Le film s’inspire de plusieurs éléments de la culture chinoise, entremêlant la pensée du philosophe Zhuangzi et les recueils de légendes traditionnelles Shanhaijing et Soushen ji qui dateraient du IVème siècle. Même si certains éléments du récit et des images renvoient inévitablement à l’imaginaire Ghibli (monde sous-marin, héroïne valeureuse en lutte contre sa communauté et univers folklorique foisonnant), le film trouve son identité par ce profond ancrage chinois.

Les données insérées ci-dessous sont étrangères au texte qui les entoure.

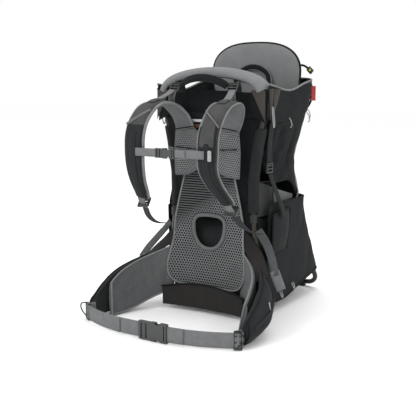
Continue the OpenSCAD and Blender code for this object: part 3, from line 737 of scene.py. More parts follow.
def mx(points, s):
    """The points, mirrored when s is -1."""
    p = np.array(points, float)
    p[..., 0] *= s
    return p


# ---------------------------------------------------------------- back panel and lumbar

def panel_y(x, z):
    """How far forward the mesh panel stands."""
    return table([[60, 2], [110, 7], [160, 12], [250, 17], [530, 20]], z) - 7 * (abs(x) / 115) ** 2


def panel_half(z):
    """Half the width of the mesh panel."""
    return table([[66, 118], [100, 115], [160, 108], [250, 104], [310, 92], [365, 80], [420, 84],
                  [520, 98]], z)


def sgn(x):
    """The sign of x."""
    return (x > 0) - (x < 0)


def mesh_edge(x, z):
    """The panel's edge flares and comes forward below the waist, to meet the wings."""
    f = max(0.0, min(1.0, (196 - z) / 120.0))
    e = max(0.0, abs(x) - 60) / 50.0
    drop = 14 * max(0.0, 120 - z) / 54
    return x * (1 + 0.25 * f * min(1.0, e)), panel_y(x, z) - 18 * f * e ** 1.6, z - drop


def window_point(a, grow=0.0):
    """A point of the window's edge at one angle."""
    s, c = math.sin(a), math.cos(a)
    up = s > 0
    return ((48 + grow) * sgn(c) * abs(c) ** (0.62 if up else 0.9),
            234 + sgn(s) * ((28 if up else 62) + grow) * abs(s) ** (0.72 if up else 0.95))


def panel_point(a):
    """A point of the mesh panel's outer edge at one angle."""
    s, c = math.sin(a), math.cos(a)
    z = 234 + (520 - 234) * s ** 1.15 if s > 0 else 234 + (66 + 16 * (1 - abs(c)) - 234) * (-s) ** 0.8
    x = panel_half(z) * sgn(c) * min(1.0, abs(c) ** 0.32)
    return x, z


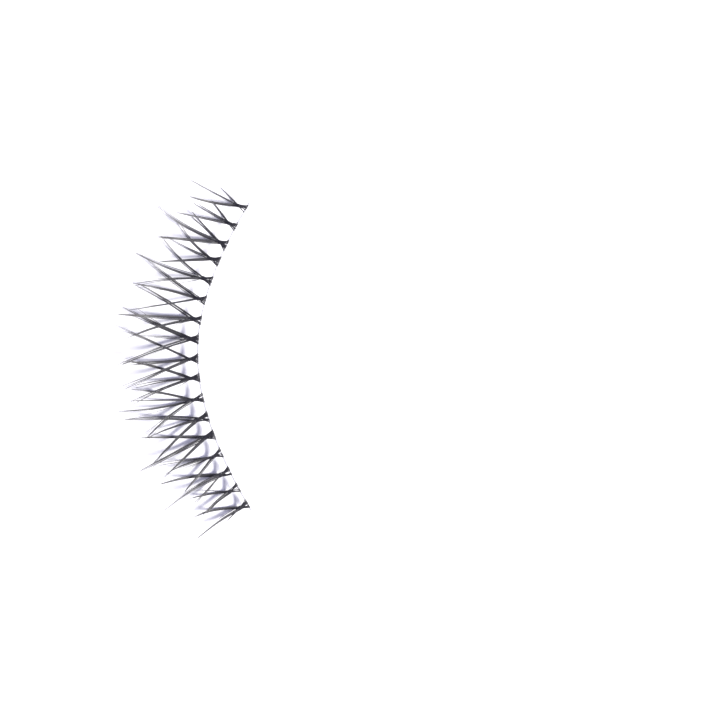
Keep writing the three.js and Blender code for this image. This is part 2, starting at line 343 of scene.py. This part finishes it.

L’univers dépeint un monde humain et sous-marin qui coexistent et se complètent dans un délicat équilibre. Les âmes des humains défunts se réincarnent en poissons destinés à errer dans les océans. Parallèlement, les être des mers adoptent la forme de dauphin rouge pour leur rituel de passage où, pendant sept jours, ils côtoient le monde des humains avec interdiction de leur parler. L’histoire dépeint ainsi la romance entre la jeune Chun et Kun, venant de deux mondes différents. Celle-ci repose à la fois sur le déséquilibre et l’harmonie qu’amène ce rapprochement. Chaque rencontre amène une grâce suspendue et contemplative où tout semble s’arrêter. Cette attirance irrépressible repose à la fois sur une dimension taoïste et un romantisme palpable. Ainsi les personnages ne s’aiment jamais en ayant la même forme. Kun est humain et séduit Chun qui a la forme d'un dauphin rouge. Puis Chun retrouve sa forme tandis que Kun est réincarné en poisson. L’amour endosse une facette poétique et féerique qui dépasse l’incarnation physique. Les scènes enchanteresses où Chun et Kun nagent, volent et dansent dans un environnement épuré, désert ou onirique oublient les contraintes physiques pour ne capturer que la communion spirituelle et amoureuse des personnages – portées par le très beau score de Kiyoshi Yoshida. Ce ying et yang qui semble les compléter dans les sentiments les opposent à l’inverse par les règles imposées par leurs monde respectifs.
Chaque renforcement de cet amour a ainsi son contrecoup sous forme de catastrophe naturelle dramatique par un maelstrom marin, une météo déréglée ou la grande apocalypse finale. Cette dualité existe également dans les interactions avec les personnages secondaires. Le film se déroule pour l’essentiel dans l’univers sous-marin mais propose une réflexion contrastée et sans manichéisme. Le rejet ordinaire de « l’autre » alterne avec le dépit amoureux dont le scénario observe la jalousie, la résignation et l’acceptation avec le beau personnage de Qiu. Les figures purement surnaturelles (le maître du royaume des morts rieur et marchandeur, le grand-père compréhensif marié à un oiseau ou la matrone des rats) symbolisent un tout qui reflète cette complexité de la vie. Ils incarnent un visage tour à tour bienveillant ou manipulateur, lumineux ou ténébreux. Les réalisateurs parviennent ainsi à exprimer toute la portée philosophique des sources littéraires adaptées. L’équilibre géographique et spirituel décrit par les nouvelles du recueil Shanhaijing est transmis par des compositions de plans somptueuses où se mêlent les éléments mythologiques (sculpture, nuance de couleur ou décor).
Les réalisateurs ont façonné un univers luxuriant où plane l’influence de Ghibli (les domestiques chats du royaume des morts…) mais dont le rattachement à cette identité chinoise rend singulier. L’arbre socle et rédempteur du final n’a ainsi pas la portée animiste de la conclusion de Princesse Mononoké auquel on aurait été tenté de le comparer. Et finalement, c’est aussi l’aspect chaste de Ghibli qui est bousculé dans Big Fish & Begonia. La nudité est source d’image mystérieuse, poétique et étonnamment sensuelle. Les réalisateurs reflètent par cela la plénitude amoureuse et spirituelle qui guide en permanence le récit jusqu’à l’émotion puissante du final, spectaculaire et intimiste.